Ibnu Qayyim Al-Jauziyah menambahkan:
"Shalat Rasulullah adalah bentuk syafaat. Ketika beliau menolak menshalati jenazah yang masih berutang, ini menunjukkan bahwa utang adalah dosa besar yang sangat serius." (Zaadul Ma’ad, 1/486).
4. Dihadapkan kepada Allah dengan Status Pencuri
Menunda pembayaran utang dengan sengaja, apalagi berniat untuk tidak melunasinya, adalah pengkhianatan yang besar.
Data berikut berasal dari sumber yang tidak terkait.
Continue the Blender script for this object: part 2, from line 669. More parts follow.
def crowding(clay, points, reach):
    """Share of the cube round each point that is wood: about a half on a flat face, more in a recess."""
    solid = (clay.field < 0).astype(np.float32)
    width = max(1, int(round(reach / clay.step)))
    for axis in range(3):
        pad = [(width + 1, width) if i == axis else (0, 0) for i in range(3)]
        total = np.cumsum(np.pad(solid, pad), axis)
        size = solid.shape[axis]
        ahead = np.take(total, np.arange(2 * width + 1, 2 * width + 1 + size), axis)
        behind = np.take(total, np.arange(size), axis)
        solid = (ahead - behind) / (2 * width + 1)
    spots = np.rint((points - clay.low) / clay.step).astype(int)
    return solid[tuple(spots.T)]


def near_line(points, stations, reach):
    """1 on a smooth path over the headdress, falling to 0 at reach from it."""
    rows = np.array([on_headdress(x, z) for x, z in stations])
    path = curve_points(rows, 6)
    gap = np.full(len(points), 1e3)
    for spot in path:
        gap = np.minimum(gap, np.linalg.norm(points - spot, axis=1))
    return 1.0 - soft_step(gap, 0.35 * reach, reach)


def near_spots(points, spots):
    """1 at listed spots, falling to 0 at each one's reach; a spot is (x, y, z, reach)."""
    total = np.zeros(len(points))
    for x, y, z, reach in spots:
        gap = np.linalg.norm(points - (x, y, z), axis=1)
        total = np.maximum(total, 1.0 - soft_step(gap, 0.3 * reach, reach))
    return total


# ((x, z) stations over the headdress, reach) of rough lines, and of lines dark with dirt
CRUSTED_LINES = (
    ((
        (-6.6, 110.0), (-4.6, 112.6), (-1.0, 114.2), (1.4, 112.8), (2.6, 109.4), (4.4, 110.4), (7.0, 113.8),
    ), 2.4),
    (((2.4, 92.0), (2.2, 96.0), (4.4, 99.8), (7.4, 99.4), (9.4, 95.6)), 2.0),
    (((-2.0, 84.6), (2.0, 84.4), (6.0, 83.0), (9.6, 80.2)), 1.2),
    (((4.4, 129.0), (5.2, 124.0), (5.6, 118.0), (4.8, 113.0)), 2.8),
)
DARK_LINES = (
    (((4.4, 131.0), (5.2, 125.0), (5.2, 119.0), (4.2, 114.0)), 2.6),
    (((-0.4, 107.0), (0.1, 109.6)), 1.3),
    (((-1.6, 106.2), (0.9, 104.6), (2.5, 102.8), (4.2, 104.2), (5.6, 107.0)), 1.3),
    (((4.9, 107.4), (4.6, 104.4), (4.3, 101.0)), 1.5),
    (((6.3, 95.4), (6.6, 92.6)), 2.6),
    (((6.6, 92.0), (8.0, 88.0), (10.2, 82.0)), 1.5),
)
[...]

Rasulullah SAW memperingatkan bahwa pelaku akan bertemu Allah dengan status hina seperti pencuri.
Beliau bersabda:
"Siapa saja yang berutang lalu berniat tidak mau melunasinya, maka dia akan bertemu Allah dengan status sebagai pencuri." (HR Ibnu Majah).
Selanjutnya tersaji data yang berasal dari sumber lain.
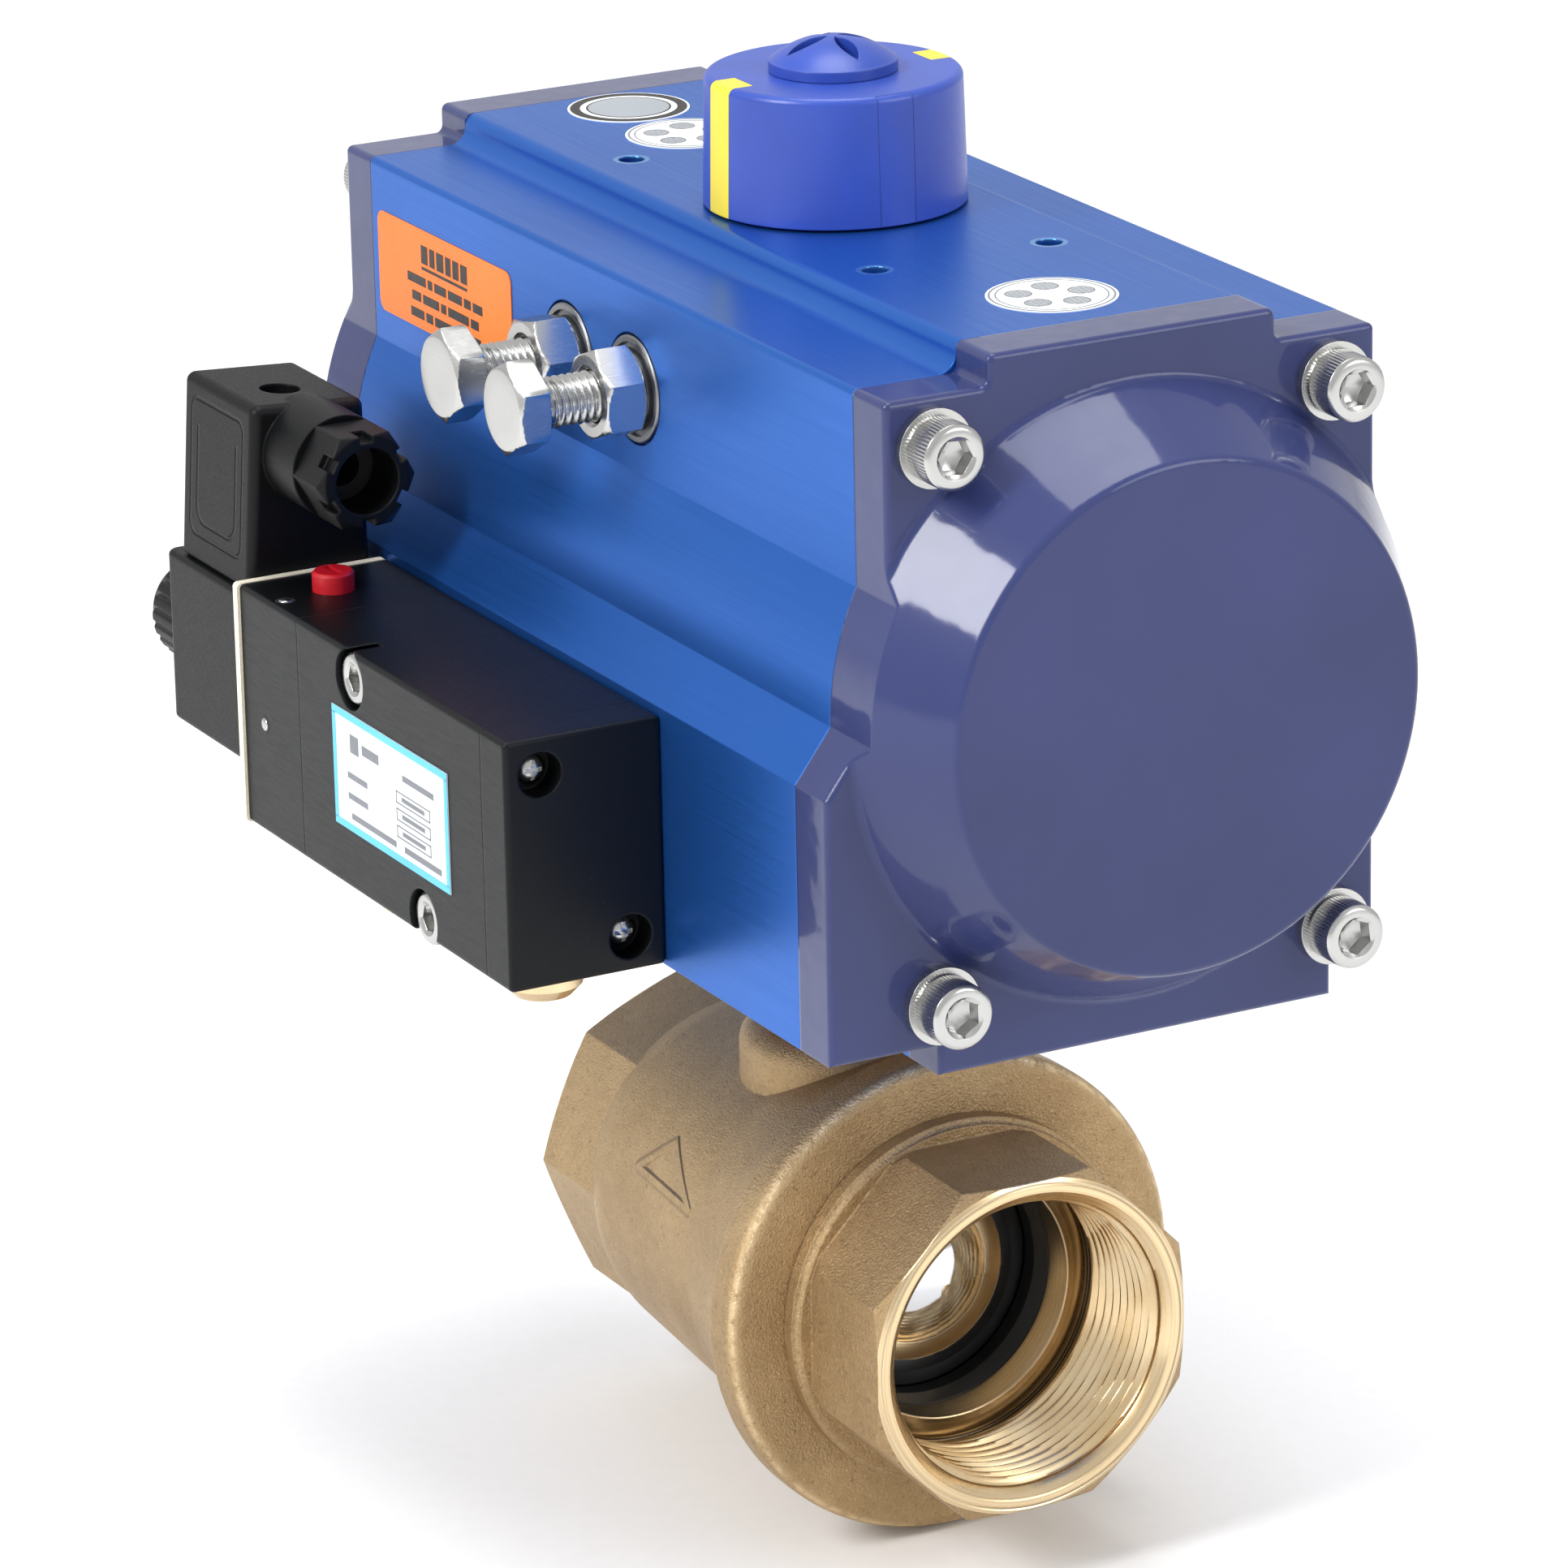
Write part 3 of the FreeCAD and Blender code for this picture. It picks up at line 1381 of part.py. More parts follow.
def port_outline(side, face):
    """A port from its seat's pocket to its mouth: lip, thread relief, thread and chamfer."""
    mouth = D.port_thread + D.port_chamfer
    return [
        (side * D.seat_outer_face, D.seat_pocket),
        (side * D.seat_outer_face, D.lip_radius),
        (side * D.relief_end, D.lip_radius),
        (side * D.relief_end, D.relief_radius),
        (side * D.thread_end, D.relief_radius),
        (side * D.thread_end, D.port_thread),
        (face - side * D.port_chamfer, D.port_thread),
        (face, mouth),
        (face + side, mouth),
        (face + side, 0),
    ]


def end_connector():
    """The screwed-in end with the front port. Its spigot holds the front seat."""
    body = new_body("end_connector", valve())
    front = D.front_face
    extrude(body, "YZ", [polygon(8, D.octagon_flats, 22.5)], D.collar_end - 3, front)
    rim = D.octagon_flats / 2
    turn(body, "X", cone_cut(front, rim - 0.3, front - 2.0, rim + 3), cut=True)
    turn(body, "X", cone_cut(D.collar_end - 3, rim + 0.3, D.collar_end + 4.5, rim + 3), cut=True)
    inner_end = D.cavity_end + 0.1
    outside = D.spigot_radius - 0.05
    seal_end = D.seal_place + D.seal_width
    spigot = [
        (inner_end, 0),
        (inner_end, outside),
        (D.seal_place, outside),
        (D.seal_place, D.seal_groove),
        (seal_end, D.seal_groove),
        (seal_end, outside),
        (D.flange_front + 0.05, outside),
        (D.flange_front + 0.05, D.collar_radius),
        (D.collar_end - 1, D.collar_radius),
        (D.collar_end, D.collar_radius - 1, 1.0),
        (D.collar_end, 0),
    ]
    turn(body, "X", spigot)
    relief_depth = 5
    bore = [
        (inner_end - 1, 0),
        (inner_end - 1, D.ball_radius),
        (inner_end, D.ball_radius),
        (inner_end + relief_depth, D.seat_pocket),
    ]
    turn(body, "X", bore + port_outline(1, front), cut=True)
    return keep(body, "end_connector")


def seat(side):
    """A seat ring: its inner side follows the ball, and its bore opens in a facet."""
    ring_body = new_body("seat", valve())
    sphere = D.ball_radius + D.seat_play
    inner = D.seat_bore
    outer = D.seat_pocket - 0.06
    face = D.seat_outer_face - 0.05
    # where the sphere meets the seat's bore, and its outside
    near = math.sqrt(sphere.number**2 - inner.number**2)
    far = math.sqrt(sphere.number**2 - outer.number**2)
    points = [
        (side * (face - D.seat_facet), inner),
        (side * face, D.seat_mouth),
        (side * face, outer),
        (side * size(far), outer),
        (side * size(near), inner, -side * sphere),
    ]
    return turn(ring_body, "X", points)


def ball_and_stem():
    ball = new_body("ball", valve())
    radius = D.ball_radius
    turn(ball, "Z", [(-radius, 0), (0, radius, radius), (radius, 0, radius)])
    extrude(ball, "XZ", [(0, 0, D.ball_bore)], -radius, radius, cut=True)
    slot_floor = D.ball_slot_floor
    slot = rectangle(-12, -4.1, 12, 4.1)
    extrude(ball, "XY", [slot], radius, slot_floor, cut=True)
    keep(ball, "ball")
    group("seats", [seat(1), seat(-1)])
    stem = new_body("stem", valve())
    collar_low, collar_high = D.collar_low, D.collar_high
    top = 76.5
    square_low = 59.0
    points = [
        (collar_low, 0),
        (collar_low, D.stem_collar),
        (collar_high, D.stem_collar),
        (collar_high, D.stem_radius),
        (top - 0.8, D.stem_radius),
        (top, D.stem_radius - 0.8),
        (top, 0),
    ]
    turn(stem, "Z", points)
    half = D.square_width / 2
    for side in (-1, 1):
        flat = rectangle(-9, side * half, 9, side * 9)
        extrude(stem, "XY", [flat], top, square_low, cut=True)
        flat = rectangle(side * half, -9, side * 9, 9)
        extrude(stem, "XY", [flat], top, square_low, cut=True)
    extrude(stem, "XY", [rectangle(-8, -4, 8, 4)], collar_low, slot_floor + 0.3)
    keep(stem, "stem")
    thrust = ring("stem_thrust_ring", valve(0, 0, collar_high + 0.1), "+Z", D.stem_radius + 0.08, 9.9, 1.8)
    rings = [thrust]
    for number in range(3):
        low = 40.05 + 2.4 * number
        hole = D.stem_radius + 0.06
        rings.append(ring("packing", valve(0, 0, low), "+Z", hole, D.packing_radius - 0.05, 2.3))
    group("stem_packing", rings)
    gland = new_body("packing_nut", valve(0, 0, 47.4))
    extrude(gland, "XY", [(0, 0, D.packing_radius - 0.05), (0, 0, D.stem_radius + 0.3)], 0, 8)
    notch = [rectangle(-12, -1.5, 12, 1.5)]
    extrude(gland, "XY", notch, 8, 6, cut=True)
    keep(gland, "packing_nut")
    place = valve(D.seal_place + 0.05)
    groove = D.seal_groove + 0.02
    seal = ring("body_seal", place, "+X", groove, D.spigot_radius - 0.03, D.seal_width - 0.1)
    keep(seal, "body_seal")


def mounting_screws():
    """Four screws from under the valve's pad into the actuator's foot."""
    foot = D.mount_circle * (math.sqrt(0.5) / 2)
    screws = []
    for x, y in corners(foot, foot):
        position = valve(x, y, D.pad_low - 0.02)
        screws.append(
            socket_screw("mounting_screw", position, "-Z", D.six_head, D.six_head_long, D.six_shank, 16, 5)
        )
    return group("mounting_screws", screws)


def build():
    actuator_body()
    for name, side in (("front", 1), ("back", -1)):
        end_cap(f"end_cap_{name}", side)
        piston(f"piston_{name}", side)
        piston_rings(name, side)
    cap_fasteners()
    return_springs()
    pinion()
    pinion_bearings()
    stop_cam()
    travel_stops()
    indicator()
    labels()
    valve_parts()
    coil()
    plug()
    ball_valve_body()
    end_connector()
    ball_and_stem()
    mounting_screws()


def check_and_write():
    """Stop on any failed object or bad shape, then write every node."""
    DOC.recompute()
    failed = [item.Label for item in DOC.Objects if {"Invalid", "Error"} & set(item.State)]
    for node in NODES:
        if node.Shape.isNull() or not node.Shape.isValid():
            failed.append(node.Label)
    if failed:
        raise RuntimeError(f"failed objects: {failed}")
    os.makedirs("parts", exist_ok=True)
    for node in NODES:
        node.Shape.exportStep(f"parts/{node.Label}.step")
    print(len(NODES), "nodes written")


build()
check_and_write()
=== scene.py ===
"""Looks for the pneumatic actuated ball valve: materials, threads, knurls, labels, light and camera."""

import json
import math

import bpy
from mathutils import Matrix, Vector


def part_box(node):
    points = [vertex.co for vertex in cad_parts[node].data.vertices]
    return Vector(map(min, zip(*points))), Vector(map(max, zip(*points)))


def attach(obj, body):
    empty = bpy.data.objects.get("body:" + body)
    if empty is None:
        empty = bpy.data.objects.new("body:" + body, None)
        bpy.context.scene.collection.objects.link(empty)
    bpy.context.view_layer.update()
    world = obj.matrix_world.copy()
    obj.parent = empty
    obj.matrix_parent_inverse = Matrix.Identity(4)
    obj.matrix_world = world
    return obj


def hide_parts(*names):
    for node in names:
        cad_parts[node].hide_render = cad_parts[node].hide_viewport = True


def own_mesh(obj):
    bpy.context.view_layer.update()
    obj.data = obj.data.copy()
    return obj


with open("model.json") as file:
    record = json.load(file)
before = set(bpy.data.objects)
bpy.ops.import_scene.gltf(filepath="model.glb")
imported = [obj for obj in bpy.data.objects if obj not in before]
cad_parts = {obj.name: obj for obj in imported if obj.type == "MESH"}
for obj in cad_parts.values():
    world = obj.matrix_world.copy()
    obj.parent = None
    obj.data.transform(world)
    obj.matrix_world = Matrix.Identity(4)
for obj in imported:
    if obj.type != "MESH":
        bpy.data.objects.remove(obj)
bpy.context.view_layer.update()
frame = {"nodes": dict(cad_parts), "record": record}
NODES = frame["nodes"]

# places in the row frame, in metres
STEM_X = -0.0563
AXIS_Z = 0.1161
FRONT_X = 0.0015
REAR_X = STEM_X - 0.055
DECK_Z = AXIS_Z + 0.05475
# how far under a face its own look still shows, and how thick the print is
SKIN = 0.0004
INK_THICK = 0.00004
MM = 0.001


# ---------------------------------------------------------------- materials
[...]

Hutang yang tidak dilunasi bukan sekadar persoalan finansial, tetapi juga masalah moral dan integritas.
5. Kehinaan di Siang Hari, Kegelisahan di Malam Hari
Hutang bukan hanya menyulitkan di akhirat, tetapi juga membawa kesulitan di dunia. Umar bin Abdul Aziz pernah berkata:
"Hutang adalah kehinaan di siang hari dan kesengsaraan di malam hari. Tinggalkanlah utang, maka martabat dan harga dirimu akan selamat."
Orang yang berhutang tanpa rencana untuk melunasi akan kehilangan kehormatan di mata manusia dan ketenangan di hatinya sendiri.
Utang Adalah Amanah yang Harus Dipenuhi
Islam memberikan kelonggaran bagi mereka yang terpaksa berutang dalam kondisi darurat. Bahkan, Allah akan membantu orang yang benar-benar berniat melunasi utangnya. Namun, ancaman keras berlaku bagi mereka yang memiliki kemampuan tetapi sengaja menunda atau berniat tidak membayar.
Seperti yang dijelaskan oleh Al-Munawi:
"Ancaman ini berlaku bagi siapa saja yang berutang tetapi mengingkarinya. Adapun orang yang berutang dengan cara yang diperbolehkan dan berniat melunasinya, maka ia tidak termasuk dalam ancaman ini."
Maka, penting bagi setiap muslim untuk memahami bahwa utang adalah tanggung jawab yang harus ditunaikan. Jangan sampai perkara dunia ini menjadi penghalang menuju kebahagiaan abadi di akhirat.